Steak and Burnt Onion

Adrian Martin


  • 2 striploin steaks (about 3cm in thickness
  • 2 small onions

For the celeriac

  • 1 celeriac, peeled and cubed
  • 200ml  cream
  • 100g butter
  • Sea salt

For the red wine jus

  • 300ml red wine
  • 2 sprigs of fresh thyme & rosemary
  • 100ml balsamic vinegar (sometimes I add cherry balsamic for a different flavour)
  • 2 tablespoons honey
  • 600ml beef stock
  • 1 tablespoon of cornflour mixed with water


I eat steak at least once a week. I love all the different cuts there are to choose from. I highly recommend going to your butcher for steak, as they can really help you choose the best cuts. The cooking guide provided here works great with sirloin, striploin, fillet, ribeye, flank and skirt steak. How long you need to cook your steak to achieve your liking really depends on how thick it is. Checking the steak by touch really makes a difference. Knowing the different tensions can really tell you how cooked it is. Soft means it’s rare/medium rare, springy means it’s medium and solid means well done. Use a spoon or tongs of course, so you don’t lose your fingerprint!

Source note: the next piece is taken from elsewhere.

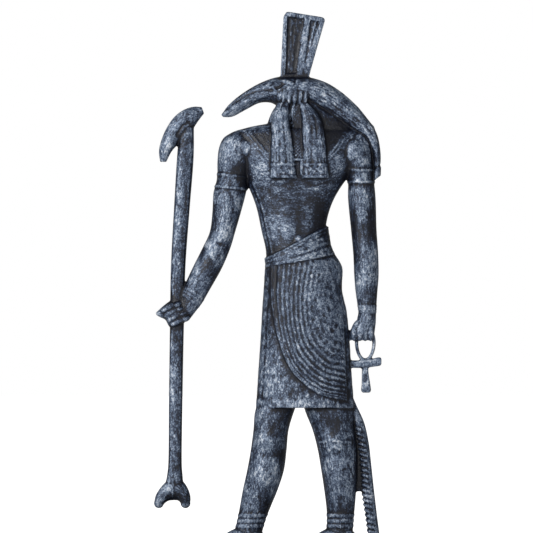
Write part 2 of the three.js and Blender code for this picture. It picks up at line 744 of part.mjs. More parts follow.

Five steps to cooking the perfect steak at home

  1. Take steaks out of the fridge 30 minutes before cooking to allow them to come to room temperature.
  2. Lightly brush the steak with a little olive oil and season with sea salt and freshly ground black pepper just before cooking.
  3. Heat your griddle or frying pan over a high heat, until smoking hot. Don’t griddle more than two steaks at a time, and keep them spaced well apart. If you add more than two steaks to the pan at once, the temperature will drop and the steak will stew, rather than fry.
  4. Seal each side of the steak with some fresh thyme and crushed garlic for 30 seconds on a very high heat, then finish cooking in a preheated oven at 190ºC/375ºF/gas mark 5 to your liking (see timings below).
  5. Let the steak rest for about 5 minutes (in tinfoil) before serving, to allow the juices that have been drawn to the surface to relax back into the meat.

How long to cook a steak for:

These timings are based on cooking a steak that’s about 3cm thick. (Cooking times will vary depending on the type and thickness of the steak, and how hot your pan is.)

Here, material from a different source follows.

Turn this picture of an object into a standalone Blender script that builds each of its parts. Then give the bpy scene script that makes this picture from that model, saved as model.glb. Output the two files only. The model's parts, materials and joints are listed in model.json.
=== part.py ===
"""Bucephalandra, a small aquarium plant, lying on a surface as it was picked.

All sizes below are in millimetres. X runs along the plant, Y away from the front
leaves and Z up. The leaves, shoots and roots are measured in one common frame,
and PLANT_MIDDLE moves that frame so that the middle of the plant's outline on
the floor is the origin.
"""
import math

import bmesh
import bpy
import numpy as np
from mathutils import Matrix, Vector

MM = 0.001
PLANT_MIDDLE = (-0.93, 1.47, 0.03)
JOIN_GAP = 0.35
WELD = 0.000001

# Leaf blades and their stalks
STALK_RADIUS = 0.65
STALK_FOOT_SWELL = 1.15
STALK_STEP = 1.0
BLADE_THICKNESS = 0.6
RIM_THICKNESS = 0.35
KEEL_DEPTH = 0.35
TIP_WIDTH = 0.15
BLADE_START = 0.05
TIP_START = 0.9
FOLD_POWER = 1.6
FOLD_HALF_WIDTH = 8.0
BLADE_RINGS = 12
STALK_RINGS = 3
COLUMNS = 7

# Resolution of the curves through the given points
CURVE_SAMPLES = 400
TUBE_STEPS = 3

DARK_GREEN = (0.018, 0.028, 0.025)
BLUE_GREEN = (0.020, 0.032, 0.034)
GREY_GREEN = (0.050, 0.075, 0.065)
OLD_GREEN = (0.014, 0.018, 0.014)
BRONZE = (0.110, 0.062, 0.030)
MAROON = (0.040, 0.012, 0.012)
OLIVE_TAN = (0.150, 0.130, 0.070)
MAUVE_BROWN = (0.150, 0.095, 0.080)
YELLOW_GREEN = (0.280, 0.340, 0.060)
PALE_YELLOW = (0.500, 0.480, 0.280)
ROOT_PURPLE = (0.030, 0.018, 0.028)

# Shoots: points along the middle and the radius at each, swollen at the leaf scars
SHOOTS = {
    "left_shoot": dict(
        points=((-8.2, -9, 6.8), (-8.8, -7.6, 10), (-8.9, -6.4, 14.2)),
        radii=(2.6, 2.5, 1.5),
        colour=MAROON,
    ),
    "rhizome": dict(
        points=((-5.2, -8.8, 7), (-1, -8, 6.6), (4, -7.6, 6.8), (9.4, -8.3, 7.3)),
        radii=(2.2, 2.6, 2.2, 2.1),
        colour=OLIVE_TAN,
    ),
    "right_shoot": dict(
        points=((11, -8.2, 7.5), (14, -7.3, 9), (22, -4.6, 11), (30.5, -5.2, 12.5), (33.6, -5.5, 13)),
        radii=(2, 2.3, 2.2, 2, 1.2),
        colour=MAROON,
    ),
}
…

Blue: 1 minute each side. No oven required

Rare: 1½ minutes in the oven (after searing).

Medium rare: 2½ minutes in the oven (after searing).

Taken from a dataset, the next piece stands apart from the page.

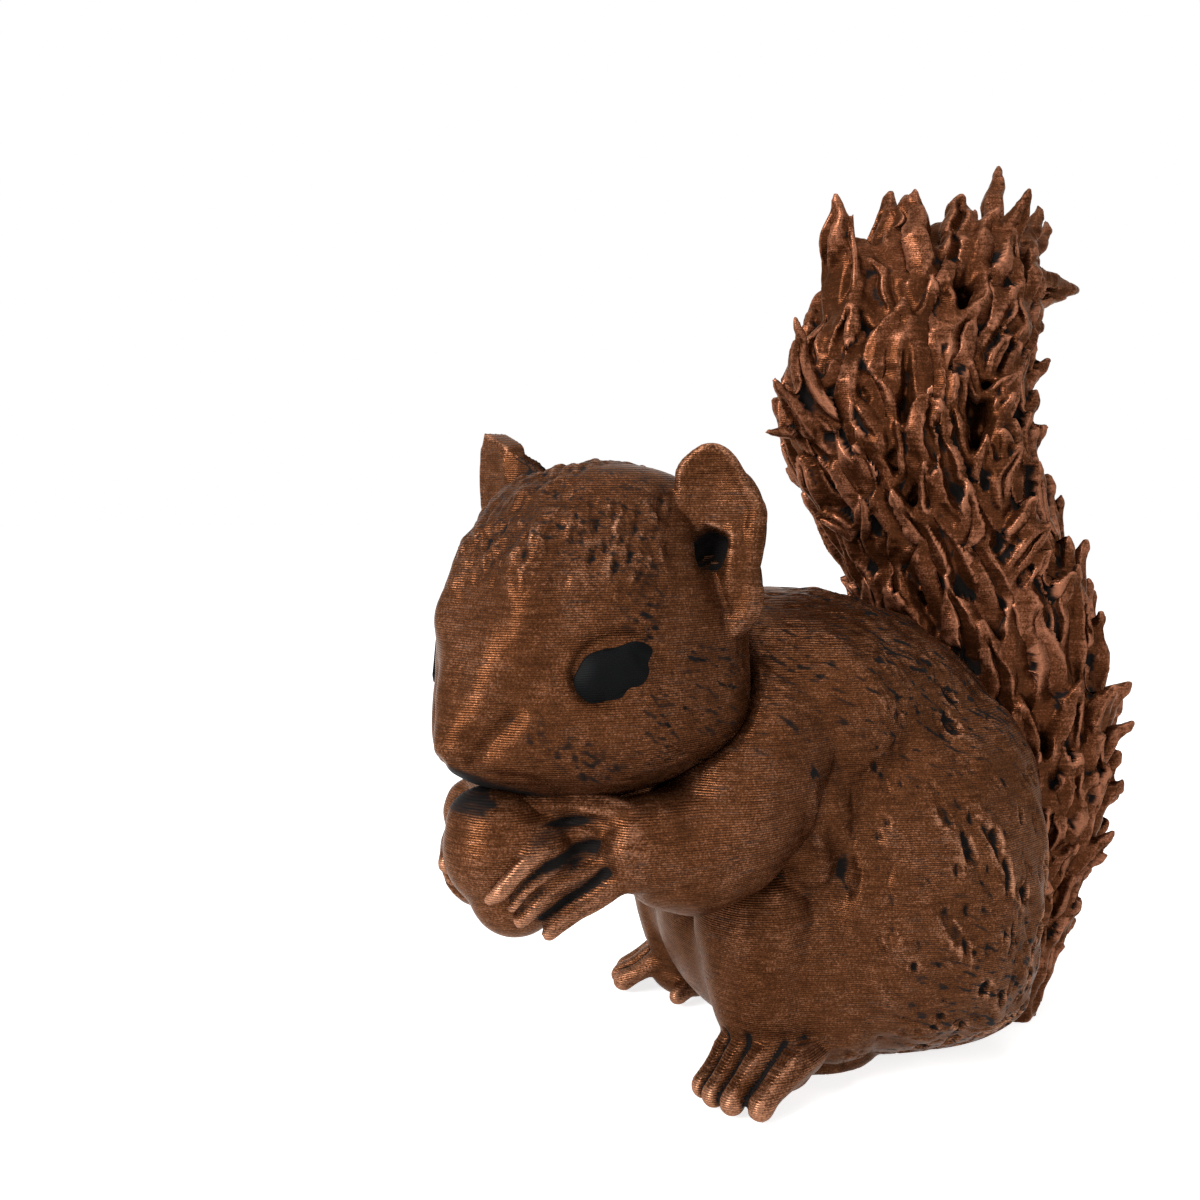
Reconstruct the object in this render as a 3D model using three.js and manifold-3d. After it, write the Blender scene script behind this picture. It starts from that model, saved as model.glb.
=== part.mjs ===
// Squirrel-like animal figurine that crouches and eats a nut, with a bushy tail of hollow flame-like locks.
// Millimetres, +Z up. The origin lies on the ground under the middle of the body, and the body faces -Y.
// The head, the hands and the nut are built about the head's own axis, which is turned to the animal's left.
import * as THREE from 'three';
import { mergeVertices } from 'three/addons/utils/BufferGeometryUtils.js';
import Module from 'manifold-3d';

const wasm = await Module();
wasm.setup();

// Driving dimensions
const CLEARANCE = 0.3;
const TORSO_HEIGHT = 46.8;
const TORSO_WIDTH = 29;
const TORSO_DEPTH = 44;
const HEAD_TURN = 34.7;
const HEAD_AXIS_SIDE = 6.5;
const HEAD_AXIS_FORWARD = 32.6;
const CHIN_HEIGHT = 29.4;
const HEAD_HEIGHT = 29.6;
const HEAD_WIDTH = 26;
const HEAD_DEPTH = 31;
const BROW_WIDTH = 5.6;
const BROW_HEIGHT = 13.5;
const BROW_PROUD = 0.9;
const BROW_LEAN = 19;
const EYE_LENGTH = 7.4;
const EYE_HEIGHT = 5;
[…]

Medium: 4 minutes in the oven (after searing).

Medium–well done: 5–7 minutes in the oven (after searing).

For the Burnt Onion

To make the burnt onion, preheat the oven to 180ºC/400ºF/gas mark 6. Cut the onions in half, leaving the skins on. Add 2 tablespoons of the olive oil to a really hot frying pan and fry the onions until they are burnt on the side you’ve faced down over a very high heat. Now place them into the oven for 3 minutes, then set aside to cool. Once cooled, peel out the individual layers carefully discarding the skin.

For the Celeriac

In a saucepan with the celeriac cover it with water. Boil the vegetable until it is very soft that you can mash it with a fork. Depending on the vegetable will really depend on how long this takes.

Drain off the water and allow the vegetable to steam so the water evaporates. Sometimes you will need to add the vegetable back into the pan and on a low heat evaporate the water, it just really depends on how wet the vegetable used is.

Place the celeriac back into the pan, add the cream and bring to the boil and cook on a medium heat for 1 minute.

Place the celeriac, cream and butter into a blender. Season with sea salt  tasting as you add small amounts of salt and then blend until very smooth.

The purée should be able to hold a thick consistency coating the back of a spoon.  A good tip for stabilizing a wet purée is by adding a quarter teaspoon of xanthan gum to the purée and blitz until thickened.

If you like it very smooth you can pass it through a sieve with a ladle. (I highly recommend this if you plan to pipe it through a squeezy bottle).

For the red wine jus

In a good-sized saucepan, add the red wine and herbs. Boil on a high heat until reduced by half, then add the balsamic vinegar and honey and reduce slightly again.

Add the beef stock and thicken by reduction or with the cornflour. Taste and make sure it has the right balance of sweet and sour. Sometimes, you may need to adjust by adding a little more vinegar or honey.

Pass through a sieve right before serving. Make in advanced and reheat just before serving.